Okay, pop fans, this one’s for you. Alan Pownall writes honest pop songs. He doesn’t try to sound clever, he doesn’t rely on heavy production tricks, he makes no attempts at indie cool posturing, and each song comes without even a hint of irony. It’s either very refreshing or a little cheesy.
His debut full-length, True Love Stories, is a collection of radio-friendly pop tunes built around guitar rhythms that recall some nonspecific Caribbean locale. It’s very light and summery, the sort of record you really only want to listen to in warm weather when the sun is shining.
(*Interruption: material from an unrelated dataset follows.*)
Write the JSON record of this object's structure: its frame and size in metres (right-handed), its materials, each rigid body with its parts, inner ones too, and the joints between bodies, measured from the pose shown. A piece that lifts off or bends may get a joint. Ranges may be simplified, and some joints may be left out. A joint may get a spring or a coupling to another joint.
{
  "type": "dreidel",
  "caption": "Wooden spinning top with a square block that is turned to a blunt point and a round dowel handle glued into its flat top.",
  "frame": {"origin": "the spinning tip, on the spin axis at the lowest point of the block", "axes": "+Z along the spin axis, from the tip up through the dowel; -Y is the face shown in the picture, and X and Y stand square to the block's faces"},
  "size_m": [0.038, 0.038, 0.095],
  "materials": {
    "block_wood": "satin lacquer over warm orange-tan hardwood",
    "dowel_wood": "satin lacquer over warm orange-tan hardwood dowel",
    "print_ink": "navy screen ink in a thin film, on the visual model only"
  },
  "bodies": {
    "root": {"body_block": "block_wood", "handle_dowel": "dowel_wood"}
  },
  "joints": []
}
The choruses are consistently strong and usually wailed in a fashion that begs the listener to do the same.
For Pownall, these true love stories are mostly failed love stories; just about every song is about loving a girl who is no longer in the picture. It’s subtle, too; there’s no overt complaining, it’s more of an afterthought that each of the girls he’s singing about has spurned his affections. He has hidden his heartbreak very neatly under bubbly, infectious pop tracks, so while his lyrics speak of longing his tunes bop along in the happiest of ways. His emphasis is quite smooth; on ‘Clara,’ when he bemoans a girl who’s done him wrong, you notice her name in the chorus well before you process his inquisitions of "What came over you?/What was wrong with you?" It’s a formula that at least keeps a guise of cheerfulness in place.
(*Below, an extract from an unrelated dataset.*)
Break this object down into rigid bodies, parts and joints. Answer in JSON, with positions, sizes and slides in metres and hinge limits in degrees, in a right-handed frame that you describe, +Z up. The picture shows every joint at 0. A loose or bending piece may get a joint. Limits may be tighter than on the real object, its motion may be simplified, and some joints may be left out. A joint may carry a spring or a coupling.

And it’s a formula Pownall should stick to. His curious, sombre attempt to emulate Jack Johnson on ‘Colourful Day’ smacks of someone trying desperately to be perceived as ‘deep.’ While fairly successful as pastiche, it’s kind of a buzz kill after the hand-clapping fun of ‘Don’t You Know Me’.
As if to compensate, a rare display of personality comes later in the album with ‘The Others’. The subdued, introspective number is fringed by a single violin, and boasts perhaps the only whimsy of the album, whether or not whimsy was the intention. And yeah he’s still singing about a special someone who is more special than "the others" in question, but there’s a more personal element that Pownall doesn’t convey elsewhere on the album. The vocals sound as though he’s trying to hide his emotions, but his willingness to mention a struggle other than romantic makes him more human.
In many ways, Pownall is reminiscent of Michael Buble, or at least is as charming and not as insipid. This is by no means a slight on Pownall, but it does make me want to give the record to my mother. He has that adult contemporary appeal, but at least he has that genuine connection to his songs that is apparent when a songwriter sings his own compositions (said connection may or may not be interpreted as over-earnestness). There’s nothing weird or wacky, no left-field lyrics to cause offense. But in keeping things so tame, there’s not a whole lot to fall in love with.